Monday, April 11, 2016

Melissa Kimball: Five Major Concepts

The five major concepts of this class are analyzing, producing, designing, assessing, and editing. Reading is important for classes and day-to-day living. By reading, you learn. The next step to reading, however, is analyzing. When you analyze something, you pick apart the text. You gain a deeper understanding of the topic by gaining a deeper understanding of the text itself. In this class, the topic just so happened to be about producing and designing, so, of course, analyzing was a very important step in learning this. Producing is, obviously, producing a text—whether that is a paragraph, and essay, an image, or a video, it doesn’t matter. As we learned, though, producing a text isn’t as simple as slapping words on a page. We learned about exigence and rhetoric so that we could communicate more efficiently and more powerfully. Design is the second step to producing. We learned that design can make or break a text. If you found a problem and found something to say about it, you then have to decide how to say it. This is where the words/image/video thing comes into play. Of course, it’s ever more complex than that, and we learned that even a social media post works differently across the different platforms.
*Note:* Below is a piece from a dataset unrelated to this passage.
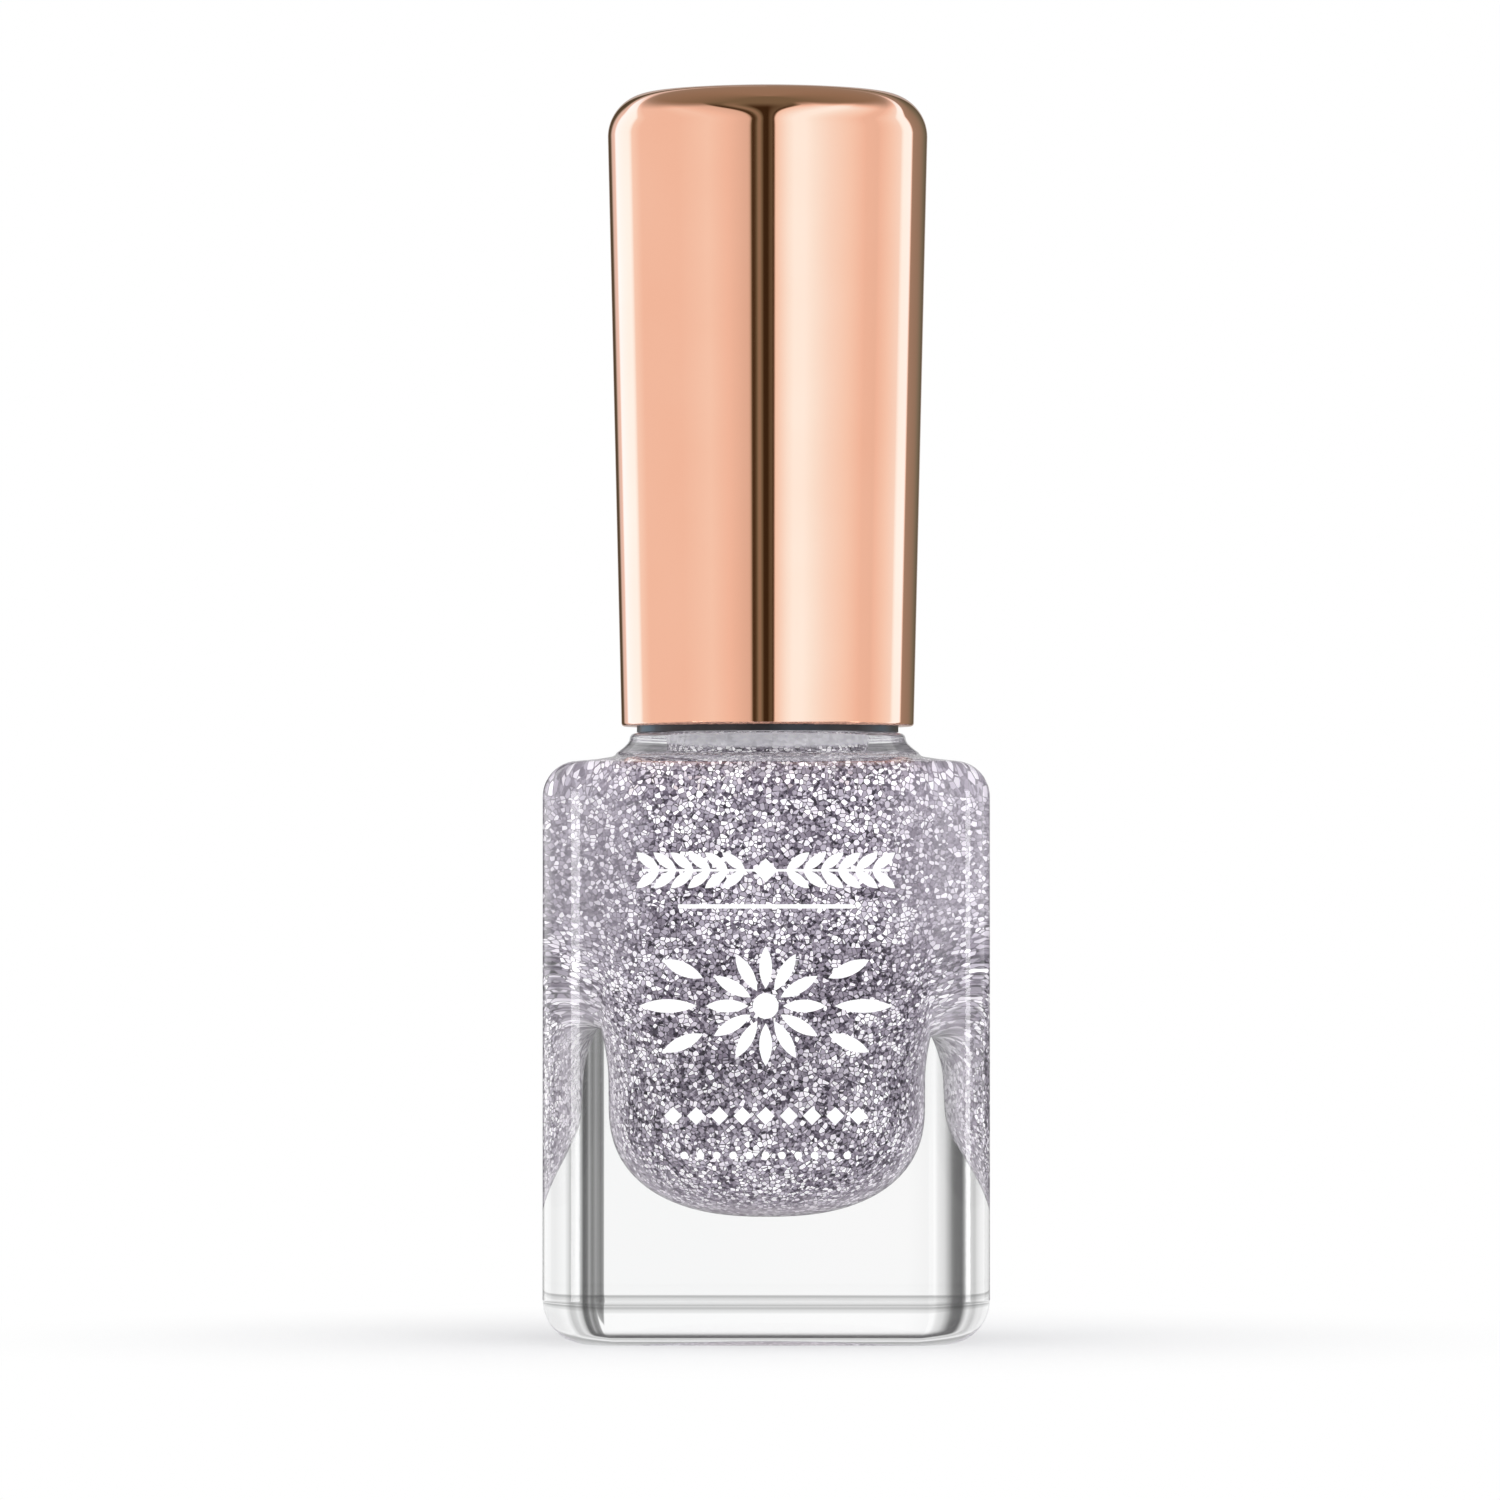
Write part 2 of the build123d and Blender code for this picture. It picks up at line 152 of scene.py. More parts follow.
# Mesh detail: steps round or along each kind of surface
CORNER_STEPS = 14
SIDE_STEPS = 6
WALL_STEPS = 4
EDGE_STEPS = 12
COLLAR_STEPS = 5
FILLET_STEPS = 4
LIP_STEPS = 6
NECK_STEPS = 90
ROOF_STEPS = 8
CAVITY_STEPS = 70
CAVITY_CROWDING = 1.7
CAP_STEPS = 160
CAP_WALL_STEPS = 6
CAP_CORNER_STEPS = 28
CAP_DOME_STEPS = 8
TABLE_STEPS = 96


# ---------------------------------------------------------------- mesh helpers

def square_ring(half, corner):
    """(x, y, normal x, normal y) round a rounded square, anticlockwise from the +X side."""
    ring = []
    centre = half - corner
    for quarter in range(4):
        turn = quarter * math.pi / 2
        cos_turn, sin_turn = math.cos(turn), math.sin(turn)
        local = []
        for step in range(CORNER_STEPS + 1):
            angle = math.pi / 2 * step / CORNER_STEPS
            nx, ny = math.cos(angle), math.sin(angle)
            local.append((centre + corner * nx, centre + corner * ny, nx, ny))
        for step in range(1, SIDE_STEPS):
            local.append((centre * (1 - 2 * step / SIDE_STEPS), half, 0.0, 1.0))
        for x, y, nx, ny in local:
            ring.append((x * cos_turn - y * sin_turn, x * sin_turn + y * cos_turn,
                         nx * cos_turn - ny * sin_turn, nx * sin_turn + ny * cos_turn))
    return ring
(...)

How and where you say it are key. Assessing, I think, is very similar to analyzing. Once you’ve said what you’ve had to say, others will view it and automatically assess it. They decide whether it is right or wrong, true or false. Their reaction to one text sparks the production and design of your other texts. If you didn’t communicate effectively, you change how or what you’ve said so that you eventually will. This is the editing portion. All five major concepts form a cycle that can be applied to everyday living. This cycle is an understated form of typical, normal conversations. We come into contact with this cycle every day, and most probably don’t even realize it.